The key threat in the plan is the HASH JOIN which joins the materialized CTE on category_id. On average a ctegory has about = 7,000 rows (800K / 110). If you join this to itself you get 49M rows per category where you have to check the date restriction before calling all the trig functions. I'd check the time it takes to do just that and count the size of the result set (before doing the 20m check) to see what proportion of your current time is due to the data growh and date comparison.
You can't logically avoid the 7K -> 49M expansion, but you may be able to minimise the physical expansion and cost of elimination if (a) you get Oracle to use a MERGE JOIN, and (b) make sure that Oracle is using the "band join" strategy that appeared in 12c. You may need to modify your join predicates conditions slightly to do this because you have an equality and two inequalities (ignoring the trig predicates) - but at present the predicates are running in the right order, so the optimizer use the preidcates in the right order as soon as you force the merge join.
Regards
Jonathan Lewis
P,.S. Work on optimizing the category/date join first - then worry about the distance. Once you've got the category/date sorted you may find that you can use a spatial predicate the way you originally wanted if you use the "associate statistics" mechanism to say "this function is very expensive".
-
On top of Jonathan's advice, if you refactor the trig, sqrt and power calls, you might see some improvements. I'm thinking something like this...
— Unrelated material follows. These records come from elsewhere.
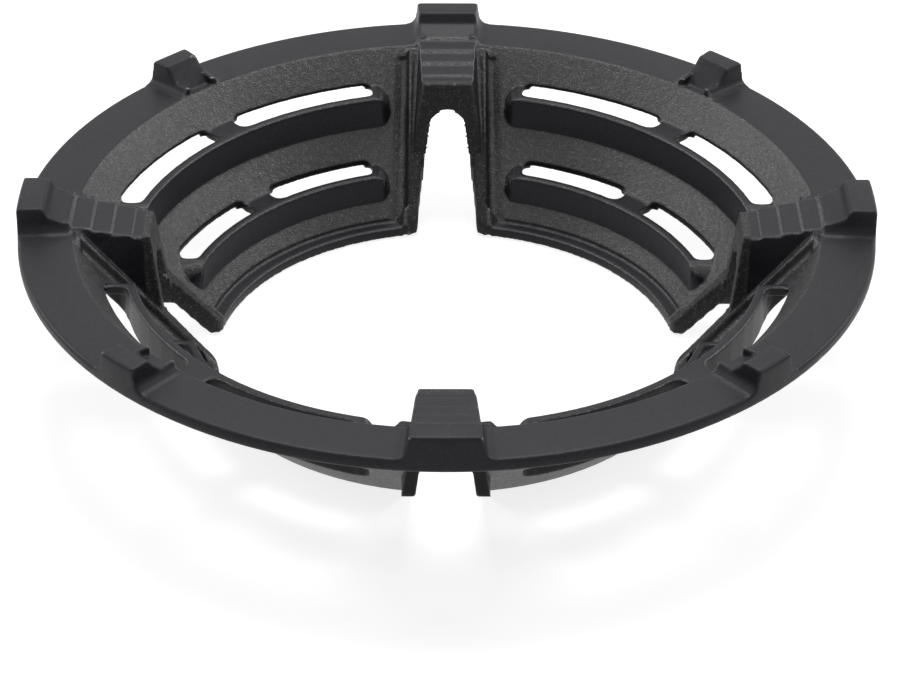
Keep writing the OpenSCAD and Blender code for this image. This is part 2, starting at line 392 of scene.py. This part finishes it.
    def build_material(self) -> bpy.types.Material:
        """Builds the iron's material.

        Returns:
            The material for the whole casting.
        """
        look = self.finish
        material = bpy.data.materials.new("as_cast_iron")
        material.use_nodes = True
        tree = material.node_tree
        shader = tree.nodes["Principled BSDF"]
        zones = tree.nodes.new("ShaderNodeGroup")
        zones.node_tree = self.build_zones()
        skin = tree.nodes.new("ShaderNodeGroup")
        skin.node_tree = self.build_sand()
        panel, raw = zones.outputs["Panel"], zones.outputs["Raw"]
        coarse = math_node(tree, "MULTIPLY", panel, Relief.COARSE.value - Relief.SMOOTH.value)
        fine = math_node(tree, "MULTIPLY", raw, Relief.FINE.value)
        strength = math_node(tree, "ADD", math_node(tree, "ADD", coarse, fine), Relief.SMOOTH.value)
        tree.links.new(strength, skin.inputs["Strength"])
        base = mix_colour(tree, panel, look.smooth_colour, look.panel_colour)
        base = mix_colour(tree, raw, base, look.raw_colour)
        # Painted highlight: sparkle of the glint colour on the grains.
        base = mix_colour(tree, skin.outputs["GritGlint"], base, look.glint_colour)
        arris = zones.outputs["Arris"]
        # Painted shade: the crevice colour darkens concave creases.
        base = mix_colour(tree, zones.outputs["CreaseShade"], base, look.crease_shade_colour)
        # Painted highlight: part of the glint colour laid on the convex arrises.
        painted_arris_highlight = math_node(tree, "MULTIPLY", arris, look.arris_highlight_share)
        base = mix_colour(tree, painted_arris_highlight, base, look.glint_colour)
        tree.links.new(base, shader.inputs["Base Color"])
        rough = math_node(tree, "ADD", look.smooth_roughness,
                          math_node(tree, "MULTIPLY", panel, look.panel_roughness - look.smooth_roughness))
        rough = math_node(tree, "ADD", rough,
                          math_node(tree, "MULTIPLY", raw, look.raw_roughness - look.smooth_roughness))
        rough = math_node(tree, "ADD",
                          math_node(tree, "MULTIPLY", rough, math_node(tree, "SUBTRACT", 1.0, arris)),
                          math_node(tree, "MULTIPLY", arris, look.arris_roughness))
        tree.links.new(rough, shader.inputs["Roughness"])
        shine = math_node(tree, "ADD", look.specular,
                          math_node(tree, "MULTIPLY", panel, look.panel_specular - look.specular))
        shine = math_node(tree, "ADD", shine,
                          math_node(tree, "MULTIPLY", arris, look.arris_specular - look.specular))
        tree.links.new(shine, shader.inputs["Specular IOR Level"])
        bump = tree.nodes.new("ShaderNodeBump")
        bump.inputs["Strength"].default_value = 1.0
        bump.inputs["Distance"].default_value = 1.0
        tree.links.new(skin.outputs["Height"], bump.inputs["Height"])
        tree.links.new(bump.outputs["Normal"], shader.inputs["Normal"])
        return material


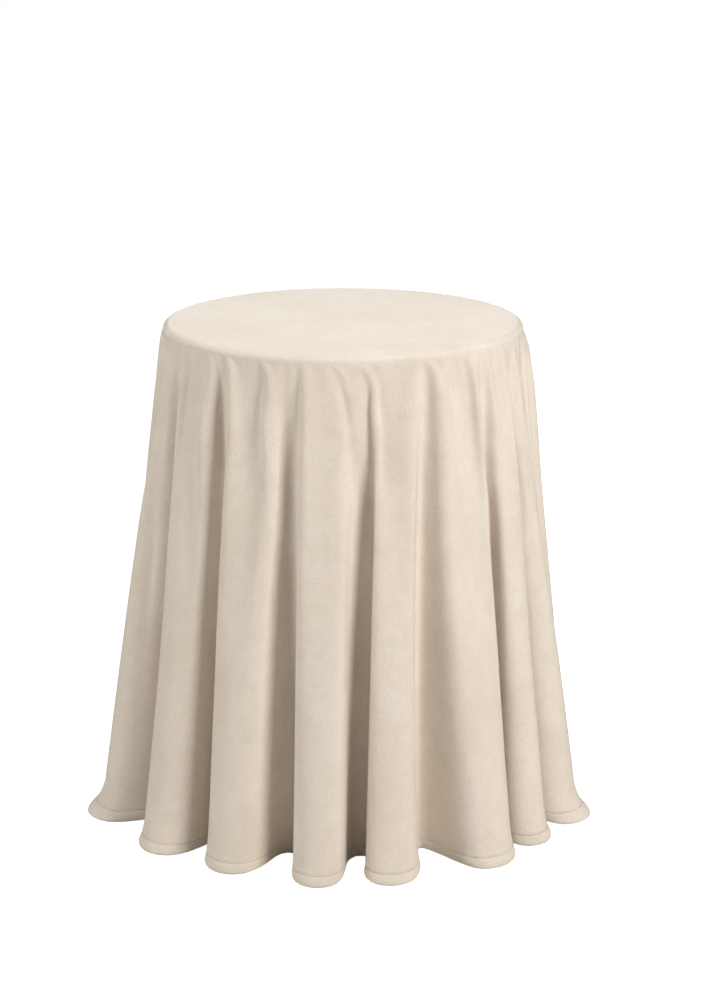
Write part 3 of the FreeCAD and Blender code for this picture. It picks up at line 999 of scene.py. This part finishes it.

WITH X AS ( SELECT M.MELDINGSNUMMER , M.CATEGORIE_VID , M.ADWH_DT_MELDING_GEMAAKT , M.ADWH_DT_1E_AFGEHANDELD , LOC.LATITUDE_RADIALEN LATRAD , LOC.LONGITUDE_RADIALEN LONRAD FROM MORA_MELDING M JOIN MORA_DIM_LOCATIE LOC ON M.LOCATIE_VID = LOC.ADWH_VERSIE_ID WHERE 1=1 ) , Y as ( SELECT A.MELDINGSNUMMER MELDINGSNUMMER_VERLEDEN , B.MELDINGSNUMMER MELDINGSNUMMER_HEDEN , DECODE(A.MELDINGSNUMMER, NULL, 0, 1) IND_HERHAAL , POWER(SIN( ( B.LATRAD - A.LATRAD ) /2) ,2) LATPOWSIN2 , POWER(SIN( ( B.LONRAD - A.LONRAD ) /2) ,2) LONPOWSIN2 , COS( A.LATRAD ) * COS( B.LATRAD ) COSLATRAD FROM X A -- VERLEDEN JOIN X B -- HEDEN ON A.CATEGORIE_VID = B.CATEGORIE_VID AND B.ADWH_DT_MELDING_GEMAAKT BETWEEN A.ADWH_DT_1E_AFGEHANDELD AND (A.ADWH_DT_1E_AFGEHANDELD + 28) AND A.MELDINGSNUMMER < B.MELDINGSNUMMER ) , Z as ( select Y.*, ROUND( 1000 * 6367 * 2 * ATAN2( SQRT(LATPOWSIN2 + COSLATRAD * LONPOWSIN2) , SQRT(1-LATPOWSIN2 + COSLATRAD * LONPOWSIN2) ) ) TRIGF from Y ) SELECT MELDINGSNUMMER_VERLEDEN, MELDINGSNUMMER_HEDEN, IND_HERHAAL, TRIGF FROM Z WHERE 1=1 and TRIGF <= 20 ;